Direction: Can you write out the whole listing exactly?

Given data:
-=-=-=-=-
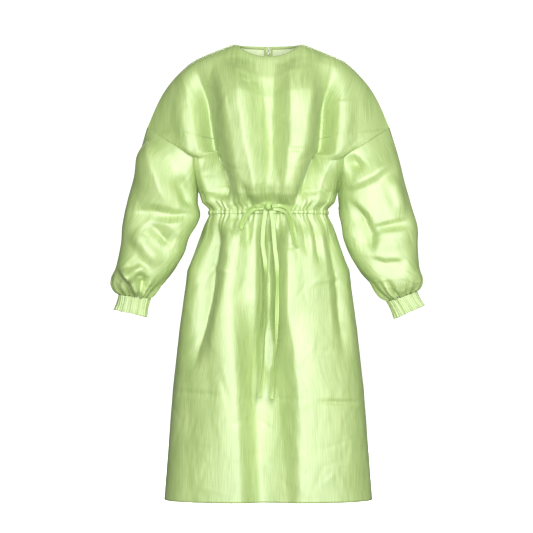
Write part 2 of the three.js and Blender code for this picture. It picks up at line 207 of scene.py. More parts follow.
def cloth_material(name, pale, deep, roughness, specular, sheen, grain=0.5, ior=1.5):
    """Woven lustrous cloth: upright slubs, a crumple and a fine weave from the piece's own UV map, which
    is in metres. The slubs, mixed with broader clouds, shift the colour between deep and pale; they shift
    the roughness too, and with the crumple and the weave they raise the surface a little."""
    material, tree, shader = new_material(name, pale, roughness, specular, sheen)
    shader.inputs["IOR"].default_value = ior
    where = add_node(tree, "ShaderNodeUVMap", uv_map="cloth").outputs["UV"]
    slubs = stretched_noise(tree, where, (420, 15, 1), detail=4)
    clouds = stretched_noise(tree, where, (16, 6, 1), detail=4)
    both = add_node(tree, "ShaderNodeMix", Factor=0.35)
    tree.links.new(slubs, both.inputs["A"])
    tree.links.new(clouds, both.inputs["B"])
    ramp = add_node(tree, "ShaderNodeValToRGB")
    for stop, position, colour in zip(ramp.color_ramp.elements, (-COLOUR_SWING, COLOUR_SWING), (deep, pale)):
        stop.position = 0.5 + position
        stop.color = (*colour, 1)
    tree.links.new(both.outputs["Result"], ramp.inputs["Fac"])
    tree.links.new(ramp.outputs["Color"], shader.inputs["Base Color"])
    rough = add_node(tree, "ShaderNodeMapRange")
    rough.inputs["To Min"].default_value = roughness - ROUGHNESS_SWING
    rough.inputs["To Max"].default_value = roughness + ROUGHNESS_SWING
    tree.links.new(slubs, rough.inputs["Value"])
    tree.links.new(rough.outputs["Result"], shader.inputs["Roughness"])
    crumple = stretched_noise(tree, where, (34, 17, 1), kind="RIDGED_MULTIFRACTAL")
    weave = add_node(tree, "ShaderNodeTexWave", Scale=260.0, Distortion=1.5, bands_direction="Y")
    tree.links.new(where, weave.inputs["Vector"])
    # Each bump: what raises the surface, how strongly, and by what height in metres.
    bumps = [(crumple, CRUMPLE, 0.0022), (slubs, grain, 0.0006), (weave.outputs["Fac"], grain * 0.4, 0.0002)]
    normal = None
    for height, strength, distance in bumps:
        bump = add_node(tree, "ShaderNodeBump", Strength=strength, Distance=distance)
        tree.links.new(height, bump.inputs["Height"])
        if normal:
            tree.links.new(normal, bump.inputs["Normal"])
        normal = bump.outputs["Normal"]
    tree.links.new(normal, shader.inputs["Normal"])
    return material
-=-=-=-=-
The answer:
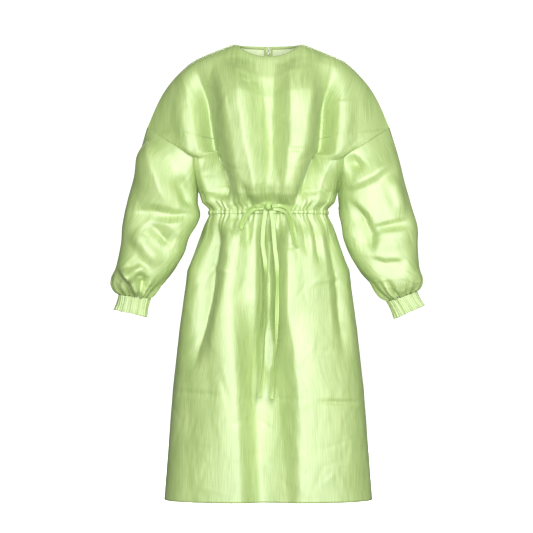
Write part 2 of the three.js and Blender code for this picture. It picks up at line 207 of scene.py. More parts follow.
def cloth_material(name, pale, deep, roughness, specular, sheen, grain=0.5, ior=1.5):
    """Woven lustrous cloth: upright slubs, a crumple and a fine weave from the piece's own UV map, which
    is in metres. The slubs, mixed with broader clouds, shift the colour between deep and pale; they shift
    the roughness too, and with the crumple and the weave they raise the surface a little."""
    material, tree, shader = new_material(name, pale, roughness, specular, sheen)
    shader.inputs["IOR"].default_value = ior
    where = add_node(tree, "ShaderNodeUVMap", uv_map="cloth").outputs["UV"]
    slubs = stretched_noise(tree, where, (420, 15, 1), detail=4)
    clouds = stretched_noise(tree, where, (16, 6, 1), detail=4)
    both = add_node(tree, "ShaderNodeMix", Factor=0.35)
    tree.links.new(slubs, both.inputs["A"])
    tree.links.new(clouds, both.inputs["B"])
    ramp = add_node(tree, "ShaderNodeValToRGB")
    for stop, position, colour in zip(ramp.color_ramp.elements, (-COLOUR_SWING, COLOUR_SWING), (deep, pale)):
        stop.position = 0.5 + position
        stop.color = (*colour, 1)
    tree.links.new(both.outputs["Result"], ramp.inputs["Fac"])
    tree.links.new(ramp.outputs["Color"], shader.inputs["Base Color"])
    rough = add_node(tree, "ShaderNodeMapRange")
    rough.inputs["To Min"].default_value = roughness - ROUGHNESS_SWING
    rough.inputs["To Max"].default_value = roughness + ROUGHNESS_SWING
    tree.links.new(slubs, rough.inputs["Value"])
    tree.links.new(rough.outputs["Result"], shader.inputs["Roughness"])
    crumple = stretched_noise(tree, where, (34, 17, 1), kind="RIDGED_MULTIFRACTAL")
    weave = add_node(tree, "ShaderNodeTexWave", Scale=260.0, Distortion=1.5, bands_direction="Y")
    tree.links.new(where, weave.inputs["Vector"])
    # Each bump: what raises the surface, how strongly, and by what height in metres.
    bumps = [(crumple, CRUMPLE, 0.0022), (slubs, grain, 0.0006), (weave.outputs["Fac"], grain * 0.4, 0.0002)]
    normal = None
    for height, strength, distance in bumps:
        bump = add_node(tree, "ShaderNodeBump", Strength=strength, Distance=distance)
        tree.links.new(height, bump.inputs["Height"])
        if normal:
            tree.links.new(normal, bump.inputs["Normal"])
        normal = bump.outputs["Normal"]
    tree.links.new(normal, shader.inputs["Normal"])
    return material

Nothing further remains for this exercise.